1.5 The general terms and conditions which are evident on our website are valid for all services and eventually attended delivery of goods by the Agent. This applies equally to any consulting assignment which results from planned services or those which have to be undertaken.


1.6 Services within the scope of maintenance and care of boats shall be offered according to the best available technology as well as under the carefulness of a proper company and under the best protection of the Client’s interests by the Agent.



2. Scope of Consulting Assignments


2.1 The scope of each particular consulting assignment shall be individually agreed by contract.


2.2 The Agent shall be entitled to subcontract, in whole or in part, the services for which the Agent is responsible to third parties.



​3. Reporting / Obligation to Report

3.1 The Agent shall be obligated to report to the Client on the progress of services performed by persons working for the Agent and/or any third parties employed by the Agent.

3.2 The Agent shall deliver the final report in a timely manner, i.e. depending on the type of assignment, two to four weeks after completion of the assignment.

3.3 The Agent shall not be bound by directives while performing the agreed service and shall be free to act at the Agent’s discretion and under the Agent’s own responsibility.



4. Services / Delivery of goods



4.1 Appointments

The Agent shall take care – where possible – to adhere to deadlines of processes and supplies assigned by third parties. If unforeseen circumstances occure which don‘t enable to meet the deadlines, the Agent shall term a new appointment for the service/delivery. The Agent shall – where possible – inform the Client about delays of appointments.


4.2 Prices / Estimation of costs

Provided if the expected prices which shall be charged will be announced written or verbally, following become effective:

Estimation of costs are not warranted according to § 5 Abs 2 KSchG, provided that a binding quotation is not agreed separately.
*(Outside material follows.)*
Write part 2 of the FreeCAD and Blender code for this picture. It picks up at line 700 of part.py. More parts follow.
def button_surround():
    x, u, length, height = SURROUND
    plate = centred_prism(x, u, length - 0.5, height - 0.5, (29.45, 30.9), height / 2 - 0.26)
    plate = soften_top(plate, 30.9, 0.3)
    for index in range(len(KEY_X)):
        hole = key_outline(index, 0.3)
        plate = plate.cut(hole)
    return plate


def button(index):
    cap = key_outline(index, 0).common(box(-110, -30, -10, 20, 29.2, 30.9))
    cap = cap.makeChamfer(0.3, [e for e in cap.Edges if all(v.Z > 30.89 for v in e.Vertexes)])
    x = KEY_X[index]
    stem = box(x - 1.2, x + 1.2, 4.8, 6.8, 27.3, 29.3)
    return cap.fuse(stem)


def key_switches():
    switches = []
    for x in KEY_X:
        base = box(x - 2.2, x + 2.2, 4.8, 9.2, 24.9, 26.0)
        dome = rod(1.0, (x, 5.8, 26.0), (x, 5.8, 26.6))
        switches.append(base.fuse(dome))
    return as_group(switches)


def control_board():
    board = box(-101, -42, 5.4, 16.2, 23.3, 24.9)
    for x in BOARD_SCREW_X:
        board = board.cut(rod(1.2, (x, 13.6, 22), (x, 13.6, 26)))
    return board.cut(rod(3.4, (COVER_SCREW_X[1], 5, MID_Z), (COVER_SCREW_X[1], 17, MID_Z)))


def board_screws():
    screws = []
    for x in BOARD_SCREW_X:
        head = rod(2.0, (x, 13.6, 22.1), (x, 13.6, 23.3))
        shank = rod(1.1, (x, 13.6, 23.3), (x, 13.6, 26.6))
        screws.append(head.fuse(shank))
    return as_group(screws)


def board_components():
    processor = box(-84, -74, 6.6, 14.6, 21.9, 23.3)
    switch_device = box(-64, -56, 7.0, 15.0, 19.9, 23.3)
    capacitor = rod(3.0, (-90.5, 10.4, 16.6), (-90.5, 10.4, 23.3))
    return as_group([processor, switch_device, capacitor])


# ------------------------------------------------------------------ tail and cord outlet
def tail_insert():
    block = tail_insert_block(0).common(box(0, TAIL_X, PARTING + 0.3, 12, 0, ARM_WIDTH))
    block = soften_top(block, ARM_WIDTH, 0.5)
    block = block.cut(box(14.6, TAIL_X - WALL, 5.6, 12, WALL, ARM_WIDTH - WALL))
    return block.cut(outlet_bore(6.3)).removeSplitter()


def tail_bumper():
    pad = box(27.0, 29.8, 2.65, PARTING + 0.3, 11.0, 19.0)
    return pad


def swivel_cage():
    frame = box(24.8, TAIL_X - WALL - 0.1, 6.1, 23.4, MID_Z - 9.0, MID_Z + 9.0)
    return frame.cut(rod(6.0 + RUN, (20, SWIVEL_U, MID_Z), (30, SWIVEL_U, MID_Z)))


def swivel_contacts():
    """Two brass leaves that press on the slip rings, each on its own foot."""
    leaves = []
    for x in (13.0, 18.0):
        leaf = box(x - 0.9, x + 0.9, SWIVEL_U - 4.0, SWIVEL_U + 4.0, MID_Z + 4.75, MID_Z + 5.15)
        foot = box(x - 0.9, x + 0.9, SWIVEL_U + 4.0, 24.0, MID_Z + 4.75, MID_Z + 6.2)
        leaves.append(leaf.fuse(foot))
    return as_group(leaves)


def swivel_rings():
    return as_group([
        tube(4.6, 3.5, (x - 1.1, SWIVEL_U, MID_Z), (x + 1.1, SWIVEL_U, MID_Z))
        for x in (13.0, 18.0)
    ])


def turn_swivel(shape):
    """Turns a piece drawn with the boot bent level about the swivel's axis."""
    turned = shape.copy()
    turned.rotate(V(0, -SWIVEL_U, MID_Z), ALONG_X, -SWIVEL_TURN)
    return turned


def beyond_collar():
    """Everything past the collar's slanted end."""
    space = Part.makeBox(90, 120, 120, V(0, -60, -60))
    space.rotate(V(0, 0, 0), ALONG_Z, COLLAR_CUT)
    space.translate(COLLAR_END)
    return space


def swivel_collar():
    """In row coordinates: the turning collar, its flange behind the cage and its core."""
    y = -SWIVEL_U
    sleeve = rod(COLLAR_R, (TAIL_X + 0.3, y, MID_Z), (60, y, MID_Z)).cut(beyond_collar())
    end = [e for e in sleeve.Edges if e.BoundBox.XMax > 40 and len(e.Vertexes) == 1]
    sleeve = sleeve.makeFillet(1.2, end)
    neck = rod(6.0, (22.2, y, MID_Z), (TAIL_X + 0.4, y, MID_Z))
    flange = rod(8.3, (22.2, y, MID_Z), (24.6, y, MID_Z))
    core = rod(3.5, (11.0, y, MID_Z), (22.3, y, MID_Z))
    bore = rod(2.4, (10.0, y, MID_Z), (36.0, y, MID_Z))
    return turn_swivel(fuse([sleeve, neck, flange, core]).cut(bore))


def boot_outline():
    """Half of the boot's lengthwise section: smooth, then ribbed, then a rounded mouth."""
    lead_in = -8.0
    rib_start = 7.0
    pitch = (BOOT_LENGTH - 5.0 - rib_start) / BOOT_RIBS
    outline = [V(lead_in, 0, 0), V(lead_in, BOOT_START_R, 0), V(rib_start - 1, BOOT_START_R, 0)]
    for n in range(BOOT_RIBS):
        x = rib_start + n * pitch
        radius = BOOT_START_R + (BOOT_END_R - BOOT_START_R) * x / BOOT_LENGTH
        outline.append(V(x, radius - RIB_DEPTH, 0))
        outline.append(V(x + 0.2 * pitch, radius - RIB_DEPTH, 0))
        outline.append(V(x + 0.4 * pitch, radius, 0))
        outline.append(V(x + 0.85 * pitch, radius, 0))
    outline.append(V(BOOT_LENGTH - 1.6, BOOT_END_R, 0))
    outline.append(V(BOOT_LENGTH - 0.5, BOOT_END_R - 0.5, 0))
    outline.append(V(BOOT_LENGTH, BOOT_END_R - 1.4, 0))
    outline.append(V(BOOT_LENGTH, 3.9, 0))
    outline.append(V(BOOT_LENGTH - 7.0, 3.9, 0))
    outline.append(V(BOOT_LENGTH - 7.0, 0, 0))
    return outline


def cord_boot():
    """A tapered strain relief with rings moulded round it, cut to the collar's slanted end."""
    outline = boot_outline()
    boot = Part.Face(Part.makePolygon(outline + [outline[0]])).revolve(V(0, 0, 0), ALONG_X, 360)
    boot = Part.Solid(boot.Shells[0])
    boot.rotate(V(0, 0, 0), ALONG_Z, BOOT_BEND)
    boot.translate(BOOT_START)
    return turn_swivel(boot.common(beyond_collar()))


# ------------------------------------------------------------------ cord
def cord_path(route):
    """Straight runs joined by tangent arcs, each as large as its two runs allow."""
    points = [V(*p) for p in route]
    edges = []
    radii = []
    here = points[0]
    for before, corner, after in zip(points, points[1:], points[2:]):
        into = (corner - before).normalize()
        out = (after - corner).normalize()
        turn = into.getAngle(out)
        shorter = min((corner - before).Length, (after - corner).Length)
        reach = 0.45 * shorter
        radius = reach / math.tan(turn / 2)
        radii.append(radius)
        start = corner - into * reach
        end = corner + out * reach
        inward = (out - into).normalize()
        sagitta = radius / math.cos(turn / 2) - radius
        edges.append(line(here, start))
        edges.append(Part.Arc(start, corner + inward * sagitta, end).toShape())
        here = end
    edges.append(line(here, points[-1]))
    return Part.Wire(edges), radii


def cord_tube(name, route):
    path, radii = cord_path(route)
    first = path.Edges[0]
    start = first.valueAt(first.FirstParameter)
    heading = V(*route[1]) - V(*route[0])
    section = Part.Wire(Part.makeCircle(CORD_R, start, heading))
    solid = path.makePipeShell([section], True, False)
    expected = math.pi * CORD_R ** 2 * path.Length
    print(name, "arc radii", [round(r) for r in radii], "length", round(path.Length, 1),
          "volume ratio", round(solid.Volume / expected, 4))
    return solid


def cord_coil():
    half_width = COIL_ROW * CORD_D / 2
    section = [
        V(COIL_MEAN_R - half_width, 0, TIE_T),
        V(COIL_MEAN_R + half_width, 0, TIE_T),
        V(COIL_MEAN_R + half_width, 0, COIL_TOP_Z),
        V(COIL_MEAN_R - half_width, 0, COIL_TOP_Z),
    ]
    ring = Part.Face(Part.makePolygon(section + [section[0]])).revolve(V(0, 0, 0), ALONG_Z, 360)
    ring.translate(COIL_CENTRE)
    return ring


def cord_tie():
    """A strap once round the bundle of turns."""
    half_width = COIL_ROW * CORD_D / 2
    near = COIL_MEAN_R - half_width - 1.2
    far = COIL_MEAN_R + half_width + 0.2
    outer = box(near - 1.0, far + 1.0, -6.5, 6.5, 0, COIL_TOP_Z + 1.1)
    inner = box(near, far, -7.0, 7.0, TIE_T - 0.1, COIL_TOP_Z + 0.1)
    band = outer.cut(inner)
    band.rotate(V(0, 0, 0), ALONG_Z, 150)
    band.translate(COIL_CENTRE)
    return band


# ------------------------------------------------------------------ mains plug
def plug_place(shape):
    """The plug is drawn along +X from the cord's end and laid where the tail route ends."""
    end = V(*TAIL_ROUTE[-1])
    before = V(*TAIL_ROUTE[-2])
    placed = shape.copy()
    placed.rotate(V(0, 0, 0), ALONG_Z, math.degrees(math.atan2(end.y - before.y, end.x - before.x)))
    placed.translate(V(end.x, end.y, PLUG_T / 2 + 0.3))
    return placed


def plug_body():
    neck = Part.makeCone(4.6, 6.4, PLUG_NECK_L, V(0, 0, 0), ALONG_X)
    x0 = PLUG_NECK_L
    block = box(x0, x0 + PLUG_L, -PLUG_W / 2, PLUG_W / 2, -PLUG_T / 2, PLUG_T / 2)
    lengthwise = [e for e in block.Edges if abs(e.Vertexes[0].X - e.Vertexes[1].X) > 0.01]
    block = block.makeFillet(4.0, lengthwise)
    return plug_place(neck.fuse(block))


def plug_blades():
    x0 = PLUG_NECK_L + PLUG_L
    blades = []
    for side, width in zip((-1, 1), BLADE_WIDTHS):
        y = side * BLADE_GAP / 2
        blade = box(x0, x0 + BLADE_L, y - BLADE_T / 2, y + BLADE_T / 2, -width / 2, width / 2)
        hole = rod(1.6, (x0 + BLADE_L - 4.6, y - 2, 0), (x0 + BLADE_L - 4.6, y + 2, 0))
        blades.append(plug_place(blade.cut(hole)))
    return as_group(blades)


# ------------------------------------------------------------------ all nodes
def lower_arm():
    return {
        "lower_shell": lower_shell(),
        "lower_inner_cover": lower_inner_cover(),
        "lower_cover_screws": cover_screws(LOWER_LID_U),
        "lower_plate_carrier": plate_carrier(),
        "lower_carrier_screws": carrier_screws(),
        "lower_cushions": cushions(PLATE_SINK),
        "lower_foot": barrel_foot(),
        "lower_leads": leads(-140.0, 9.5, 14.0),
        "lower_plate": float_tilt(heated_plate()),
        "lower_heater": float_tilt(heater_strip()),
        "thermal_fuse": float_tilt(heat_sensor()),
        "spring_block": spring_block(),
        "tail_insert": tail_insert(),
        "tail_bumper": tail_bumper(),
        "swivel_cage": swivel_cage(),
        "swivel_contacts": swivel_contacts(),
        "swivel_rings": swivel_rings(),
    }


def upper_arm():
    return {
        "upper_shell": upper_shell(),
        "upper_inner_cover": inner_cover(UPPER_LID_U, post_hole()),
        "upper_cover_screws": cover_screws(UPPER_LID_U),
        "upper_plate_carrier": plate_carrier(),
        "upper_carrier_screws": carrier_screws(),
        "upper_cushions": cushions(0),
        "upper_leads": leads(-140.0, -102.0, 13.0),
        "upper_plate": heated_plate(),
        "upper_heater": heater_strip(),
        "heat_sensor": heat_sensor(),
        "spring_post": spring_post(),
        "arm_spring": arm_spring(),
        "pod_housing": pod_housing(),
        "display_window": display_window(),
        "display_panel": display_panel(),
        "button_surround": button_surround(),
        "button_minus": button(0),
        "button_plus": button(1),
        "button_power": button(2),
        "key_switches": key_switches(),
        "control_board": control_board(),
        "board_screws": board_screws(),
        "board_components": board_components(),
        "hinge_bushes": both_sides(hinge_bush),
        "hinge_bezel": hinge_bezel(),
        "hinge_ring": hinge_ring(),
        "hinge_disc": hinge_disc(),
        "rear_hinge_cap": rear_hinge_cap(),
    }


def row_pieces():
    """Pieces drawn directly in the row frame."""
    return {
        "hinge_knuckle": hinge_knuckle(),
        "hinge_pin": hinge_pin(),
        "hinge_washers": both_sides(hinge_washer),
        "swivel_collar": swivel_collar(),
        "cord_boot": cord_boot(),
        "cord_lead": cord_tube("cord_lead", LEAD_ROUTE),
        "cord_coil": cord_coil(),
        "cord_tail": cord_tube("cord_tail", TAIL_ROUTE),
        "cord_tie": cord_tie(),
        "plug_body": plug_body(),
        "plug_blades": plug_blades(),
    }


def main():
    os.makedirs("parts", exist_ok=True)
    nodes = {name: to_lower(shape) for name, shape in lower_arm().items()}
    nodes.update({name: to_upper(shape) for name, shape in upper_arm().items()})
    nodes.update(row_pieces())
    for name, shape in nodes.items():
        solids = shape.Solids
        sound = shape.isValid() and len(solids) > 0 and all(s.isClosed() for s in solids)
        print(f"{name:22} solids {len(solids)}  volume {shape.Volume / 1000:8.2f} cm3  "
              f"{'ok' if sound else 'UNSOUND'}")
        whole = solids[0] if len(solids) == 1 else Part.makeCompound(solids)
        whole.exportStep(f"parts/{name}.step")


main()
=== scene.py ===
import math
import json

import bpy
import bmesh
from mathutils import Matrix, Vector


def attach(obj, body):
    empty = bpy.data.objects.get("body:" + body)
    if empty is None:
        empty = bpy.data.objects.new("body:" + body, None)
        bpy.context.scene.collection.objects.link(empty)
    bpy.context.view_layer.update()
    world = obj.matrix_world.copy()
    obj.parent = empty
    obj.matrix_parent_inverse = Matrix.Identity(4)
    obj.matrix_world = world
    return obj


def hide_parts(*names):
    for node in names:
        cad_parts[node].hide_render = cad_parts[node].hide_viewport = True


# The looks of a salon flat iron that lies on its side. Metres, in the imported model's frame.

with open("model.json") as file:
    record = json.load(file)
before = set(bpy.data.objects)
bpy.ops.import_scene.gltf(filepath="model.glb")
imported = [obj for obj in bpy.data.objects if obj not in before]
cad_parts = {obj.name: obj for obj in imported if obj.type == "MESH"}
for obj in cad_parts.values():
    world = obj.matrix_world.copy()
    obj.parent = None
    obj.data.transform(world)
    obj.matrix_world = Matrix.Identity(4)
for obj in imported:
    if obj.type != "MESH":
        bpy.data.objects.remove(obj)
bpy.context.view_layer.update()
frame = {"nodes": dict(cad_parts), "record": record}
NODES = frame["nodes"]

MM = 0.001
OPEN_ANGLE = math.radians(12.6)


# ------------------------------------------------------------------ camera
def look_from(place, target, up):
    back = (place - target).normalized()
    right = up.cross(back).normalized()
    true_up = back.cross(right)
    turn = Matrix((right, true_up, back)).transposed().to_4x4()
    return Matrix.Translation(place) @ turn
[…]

To this effect estimation of costs are without obligation and the Client shall accept unexpected cost over-runs up to 15% of the defined value in any case. If a cost over-run will be beyond this, the Agent shall inform the Client – where possible – previously. Afterwards the parties shall determine the further process by mutual consent.


4.3 Delivery of goods

In the case of shipments within the scope, all delivered good will remain as the property of the Agent until the fulfillment of all outstanding debits. These goods are only allowed to use or burn before the outstanding debits are paid. Pledging or selling after suspension of payment is not permitted. Executions must be reported to the Agent by return.

​Referring the delivery of definite goods the following special provision is valid:

Cleaning and care products can not be withdrawn.



5. Liability / Damages

5.1 The Agent shall be liable to the Client for damages - with the exception of personal injury – only to the extent that these are the result of serious fault (intention or gross negligence). Correspondingly, this also applies to damages resulting from third parties employed by the Agent.

5.2 Any claim for damages on the part of the Client may only be enforced instantly after finalization and overtake of the performed services. Prior the Agent shall be enabled by the Client to correct the faults. Any delayed claim for compensation shall be excluded.


5.3 The Client shall furnish evidence of the Agent’s fault.


5.4 If the Agent performs the required services with the help of third parties, any warranty claims and claims for damages which arise against the third party shall be passed on to the Client. In this case, the Client shall primarily refer to the third party.



6. Remuneration


6.1 After handing over of the estimated costs respectively after agreement due to eventually cost over-runs (see under paragraph 4) and according to the prior written acceptance of the Client basically all prices are valid.

6.2 After completion of the services agreed upon, the Agent shall receive remuneration agreed upon in advance between the Agent and the Client. The Agent shall be entitled to render intermediate accounts and to demand payment on account as required by the progress of the work. Remuneration shall be due and payable immediately after rendering accounts by the Agent.


6.3 The Agent shall render accounts which entitle to deduct input tax and contain all elements required by law.

6.4 Any cash expenditures, expenses, travel expenses, etc. shall be reimbursed to the Agent by the Client separately, upon submission of the appropriate receipts.

6.5 In the event that the work agreed upon is not completed due to reasons on the part of the Client, or due to a premature termination of contract by the Agent for cause, the Agent shall be entitled to claim payment in full of the remuneration agreed upon in advance, less expenses not incurred definitely. In the event that an hourly fee had been agreed upon, the Client shall pay for the number of hours expected to be required for the entire contracted assignment.

6.6 In the event that intermediate invoices are not paid, the Agent shall be released from the Agent’s commitment to provide further services. This shall not apply to any further claims resulting from default of payment.



7. Electronic Invoicing

The Agent shall be entitled to transmit invoices electronically. The Client agrees explicitly to accept invoices transmitted electronically by the Agent.



8. Place of Jurisdiction


Jurisdiction in all disputes is the court in the place where the Agent is based. Herewith the agreed place of jurisdiction is Vienna, Austria.